Work to be completed
Give back exactly the lines from the start of the listing to the line containing "cloud_share, stain_share, edge_share", inclusive, and nothing beyond them.

Records for this exercise
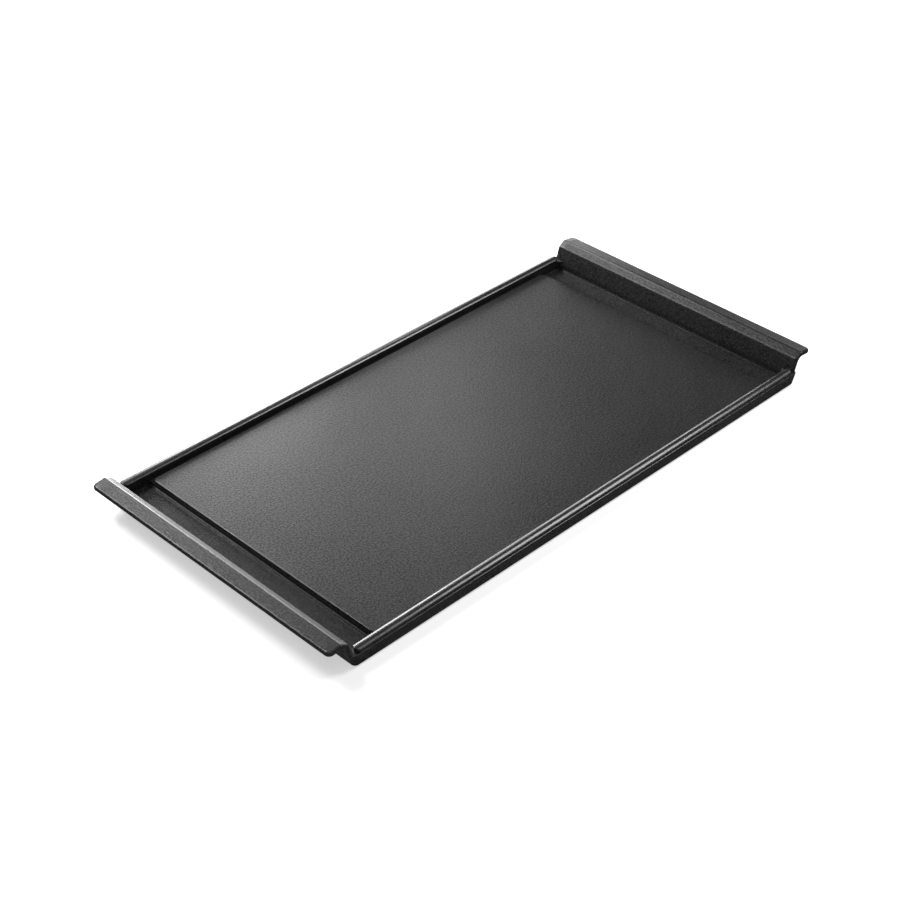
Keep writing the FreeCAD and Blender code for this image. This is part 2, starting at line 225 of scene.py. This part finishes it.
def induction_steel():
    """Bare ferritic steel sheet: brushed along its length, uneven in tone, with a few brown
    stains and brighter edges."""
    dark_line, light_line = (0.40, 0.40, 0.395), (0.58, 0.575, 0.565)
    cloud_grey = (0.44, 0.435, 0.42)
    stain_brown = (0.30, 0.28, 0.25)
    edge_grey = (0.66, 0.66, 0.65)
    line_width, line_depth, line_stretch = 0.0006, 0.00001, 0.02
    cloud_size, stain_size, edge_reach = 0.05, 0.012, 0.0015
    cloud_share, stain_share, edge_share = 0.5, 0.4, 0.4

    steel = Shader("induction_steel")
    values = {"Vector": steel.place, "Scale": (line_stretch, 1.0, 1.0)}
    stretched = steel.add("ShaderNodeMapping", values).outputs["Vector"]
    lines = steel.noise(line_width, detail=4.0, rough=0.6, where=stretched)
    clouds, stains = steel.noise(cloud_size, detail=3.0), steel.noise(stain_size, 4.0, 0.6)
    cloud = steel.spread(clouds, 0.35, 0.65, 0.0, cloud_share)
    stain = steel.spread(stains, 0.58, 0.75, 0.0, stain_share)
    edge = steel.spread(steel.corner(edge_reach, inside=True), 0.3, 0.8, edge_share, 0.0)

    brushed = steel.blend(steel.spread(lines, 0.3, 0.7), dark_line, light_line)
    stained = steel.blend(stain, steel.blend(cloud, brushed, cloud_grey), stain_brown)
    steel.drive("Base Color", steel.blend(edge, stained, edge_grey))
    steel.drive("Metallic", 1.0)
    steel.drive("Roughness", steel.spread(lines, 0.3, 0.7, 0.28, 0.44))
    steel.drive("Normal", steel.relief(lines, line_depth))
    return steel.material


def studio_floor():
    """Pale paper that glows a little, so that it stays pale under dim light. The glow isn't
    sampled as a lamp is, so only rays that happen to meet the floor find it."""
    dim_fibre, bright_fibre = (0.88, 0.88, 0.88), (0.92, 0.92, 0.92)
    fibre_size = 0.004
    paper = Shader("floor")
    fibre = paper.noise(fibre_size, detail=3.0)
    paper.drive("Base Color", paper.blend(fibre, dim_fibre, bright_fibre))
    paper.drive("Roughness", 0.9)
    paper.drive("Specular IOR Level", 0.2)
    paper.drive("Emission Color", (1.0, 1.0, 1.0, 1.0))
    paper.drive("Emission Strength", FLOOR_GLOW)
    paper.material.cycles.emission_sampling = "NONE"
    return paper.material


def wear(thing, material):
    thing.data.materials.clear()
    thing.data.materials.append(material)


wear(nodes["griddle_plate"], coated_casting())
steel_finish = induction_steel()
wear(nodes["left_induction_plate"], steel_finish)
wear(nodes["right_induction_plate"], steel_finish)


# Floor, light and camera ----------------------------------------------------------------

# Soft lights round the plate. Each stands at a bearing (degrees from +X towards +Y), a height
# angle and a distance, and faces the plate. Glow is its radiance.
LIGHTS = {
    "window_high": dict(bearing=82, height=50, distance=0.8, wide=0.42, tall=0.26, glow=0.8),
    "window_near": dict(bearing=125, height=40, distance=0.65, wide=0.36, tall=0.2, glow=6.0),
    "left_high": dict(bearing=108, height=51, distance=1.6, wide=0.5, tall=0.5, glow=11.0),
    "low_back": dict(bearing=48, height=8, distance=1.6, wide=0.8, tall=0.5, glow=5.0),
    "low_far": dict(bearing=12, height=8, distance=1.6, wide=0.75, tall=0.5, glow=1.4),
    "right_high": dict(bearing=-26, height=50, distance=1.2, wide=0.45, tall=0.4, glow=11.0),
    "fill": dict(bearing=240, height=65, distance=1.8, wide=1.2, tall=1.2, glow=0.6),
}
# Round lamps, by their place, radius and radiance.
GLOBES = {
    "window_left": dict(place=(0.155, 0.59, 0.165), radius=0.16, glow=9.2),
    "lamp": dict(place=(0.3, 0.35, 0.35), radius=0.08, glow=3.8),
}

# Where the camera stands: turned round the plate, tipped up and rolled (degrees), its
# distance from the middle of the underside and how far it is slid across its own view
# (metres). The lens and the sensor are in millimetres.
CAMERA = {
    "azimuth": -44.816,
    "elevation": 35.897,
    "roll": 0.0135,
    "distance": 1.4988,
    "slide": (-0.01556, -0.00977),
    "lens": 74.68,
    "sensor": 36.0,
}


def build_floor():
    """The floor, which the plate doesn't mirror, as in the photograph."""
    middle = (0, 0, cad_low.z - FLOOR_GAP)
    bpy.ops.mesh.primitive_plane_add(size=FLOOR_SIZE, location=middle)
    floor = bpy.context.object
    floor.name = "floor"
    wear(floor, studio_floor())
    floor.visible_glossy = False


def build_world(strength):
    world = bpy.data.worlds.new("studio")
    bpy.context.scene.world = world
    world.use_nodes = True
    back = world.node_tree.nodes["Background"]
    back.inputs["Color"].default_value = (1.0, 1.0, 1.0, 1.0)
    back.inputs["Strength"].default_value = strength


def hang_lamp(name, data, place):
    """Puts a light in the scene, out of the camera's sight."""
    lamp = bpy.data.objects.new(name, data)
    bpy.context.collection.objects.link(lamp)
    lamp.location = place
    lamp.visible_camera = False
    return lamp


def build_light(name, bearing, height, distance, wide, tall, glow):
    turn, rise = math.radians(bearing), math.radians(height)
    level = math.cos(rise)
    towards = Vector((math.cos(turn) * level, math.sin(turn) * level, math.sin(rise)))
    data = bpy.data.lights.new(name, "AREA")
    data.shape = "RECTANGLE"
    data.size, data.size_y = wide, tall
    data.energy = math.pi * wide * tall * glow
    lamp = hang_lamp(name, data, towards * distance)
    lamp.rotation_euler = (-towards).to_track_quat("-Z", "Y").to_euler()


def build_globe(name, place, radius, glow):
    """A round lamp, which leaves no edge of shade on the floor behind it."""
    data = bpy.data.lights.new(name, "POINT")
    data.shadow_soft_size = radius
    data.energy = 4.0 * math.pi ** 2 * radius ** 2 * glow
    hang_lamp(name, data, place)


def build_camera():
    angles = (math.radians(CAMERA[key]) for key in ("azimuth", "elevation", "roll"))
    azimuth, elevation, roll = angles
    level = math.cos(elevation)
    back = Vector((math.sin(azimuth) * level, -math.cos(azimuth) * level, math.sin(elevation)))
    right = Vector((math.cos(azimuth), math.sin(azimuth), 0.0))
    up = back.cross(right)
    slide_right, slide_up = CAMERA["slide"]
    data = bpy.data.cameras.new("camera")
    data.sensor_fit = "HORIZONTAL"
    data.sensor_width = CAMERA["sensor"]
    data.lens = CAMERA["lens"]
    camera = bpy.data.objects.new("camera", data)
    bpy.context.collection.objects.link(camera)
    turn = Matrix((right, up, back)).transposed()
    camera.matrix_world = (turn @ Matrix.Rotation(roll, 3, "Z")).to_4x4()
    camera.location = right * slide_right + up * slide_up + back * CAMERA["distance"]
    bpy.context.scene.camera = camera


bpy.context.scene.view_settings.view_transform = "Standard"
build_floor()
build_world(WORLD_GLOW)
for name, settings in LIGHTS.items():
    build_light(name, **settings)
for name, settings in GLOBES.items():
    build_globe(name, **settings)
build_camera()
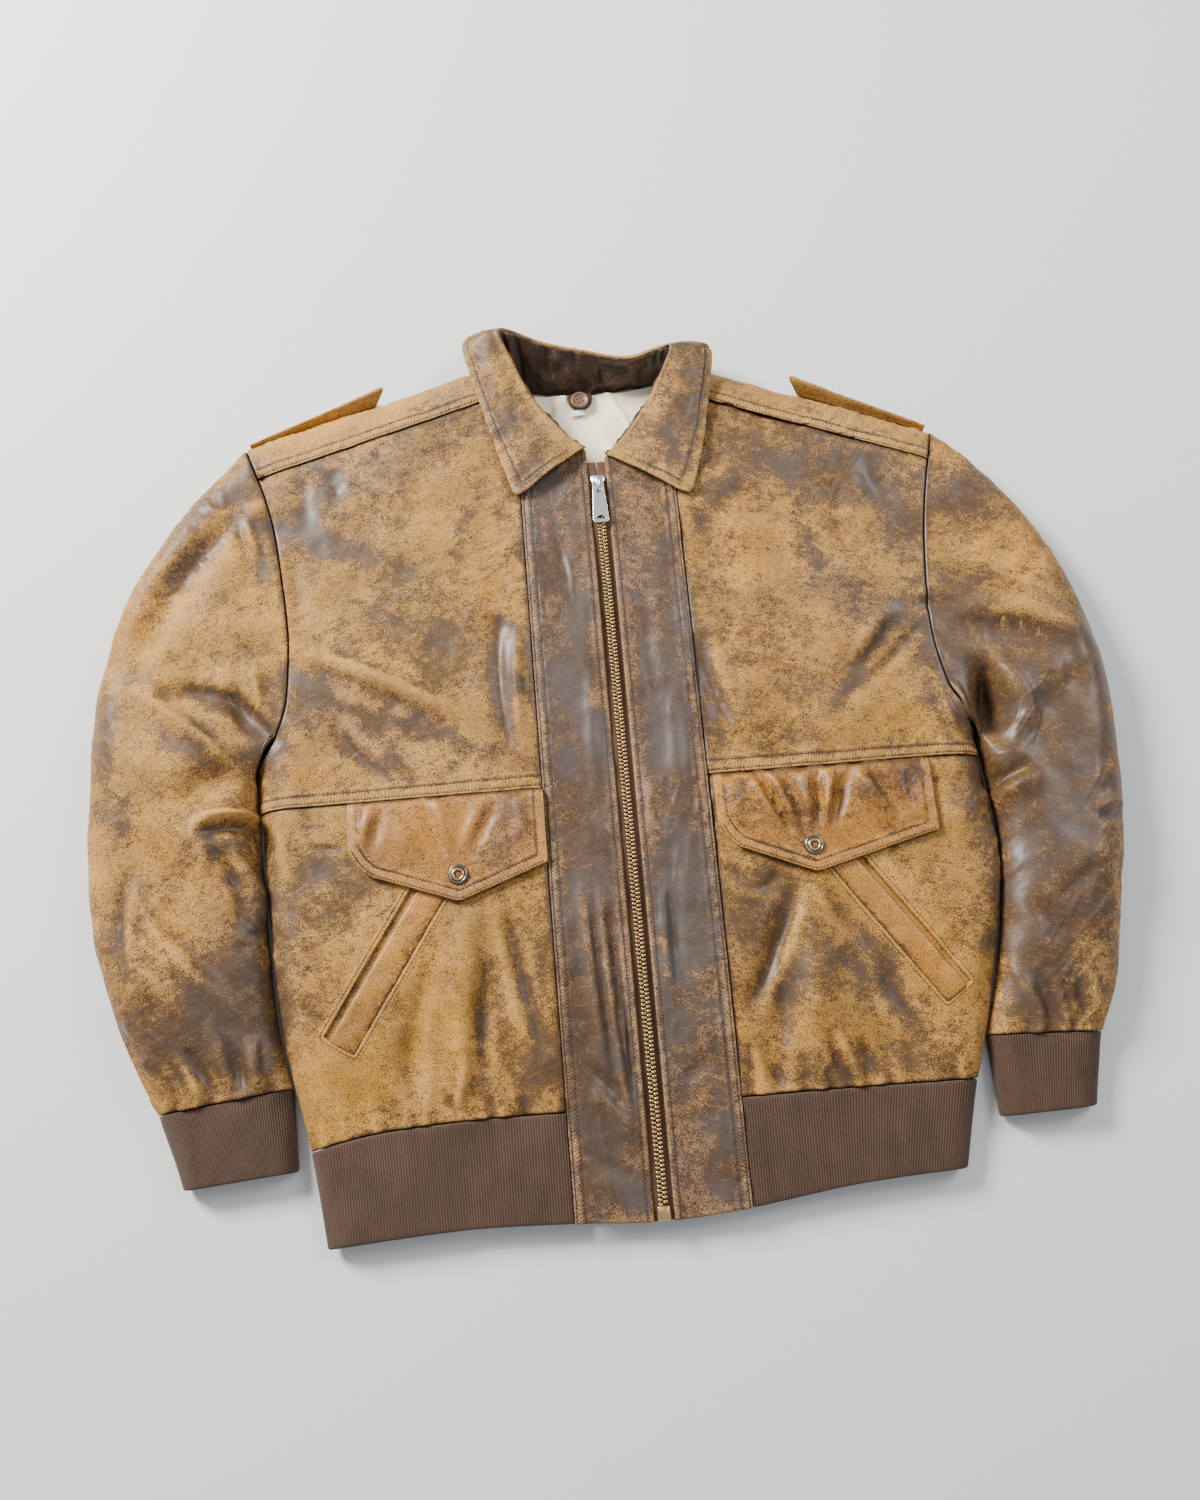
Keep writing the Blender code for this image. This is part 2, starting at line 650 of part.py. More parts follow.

Result of the task
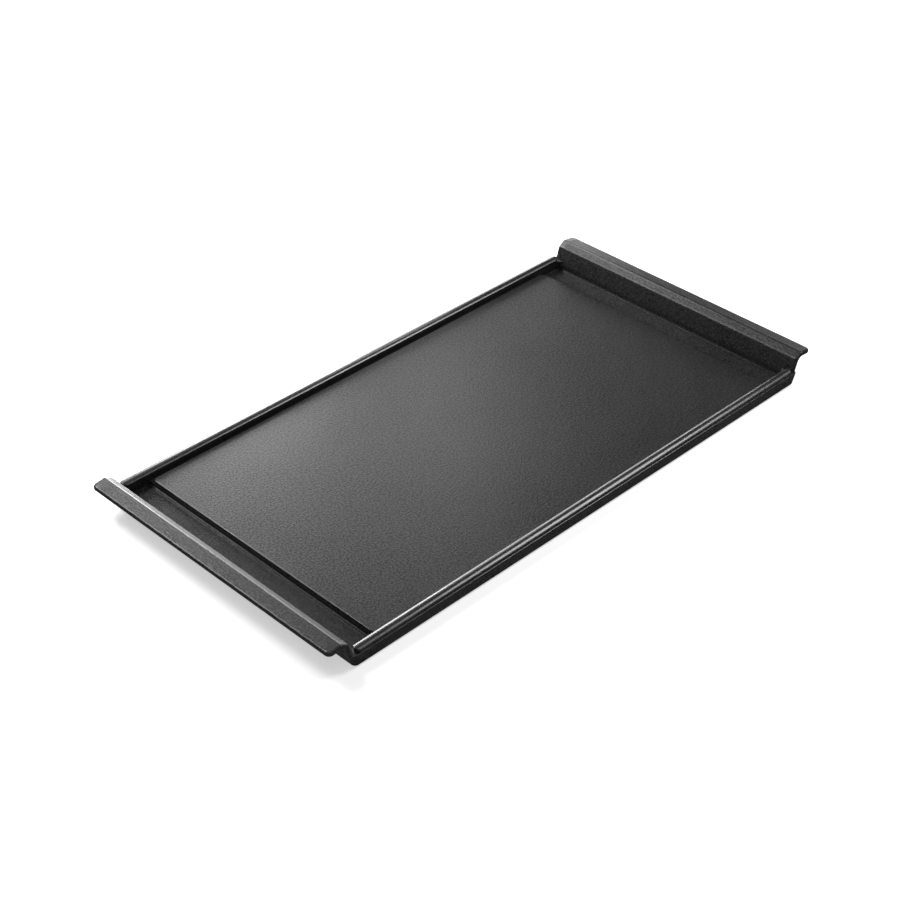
Keep writing the FreeCAD and Blender code for this image. This is part 2, starting at line 225 of scene.py. This part finishes it.
def induction_steel():
    """Bare ferritic steel sheet: brushed along its length, uneven in tone, with a few brown
    stains and brighter edges."""
    dark_line, light_line = (0.40, 0.40, 0.395), (0.58, 0.575, 0.565)
    cloud_grey = (0.44, 0.435, 0.42)
    stain_brown = (0.30, 0.28, 0.25)
    edge_grey = (0.66, 0.66, 0.65)
    line_width, line_depth, line_stretch = 0.0006, 0.00001, 0.02
    cloud_size, stain_size, edge_reach = 0.05, 0.012, 0.0015
    cloud_share, stain_share, edge_share = 0.5, 0.4, 0.4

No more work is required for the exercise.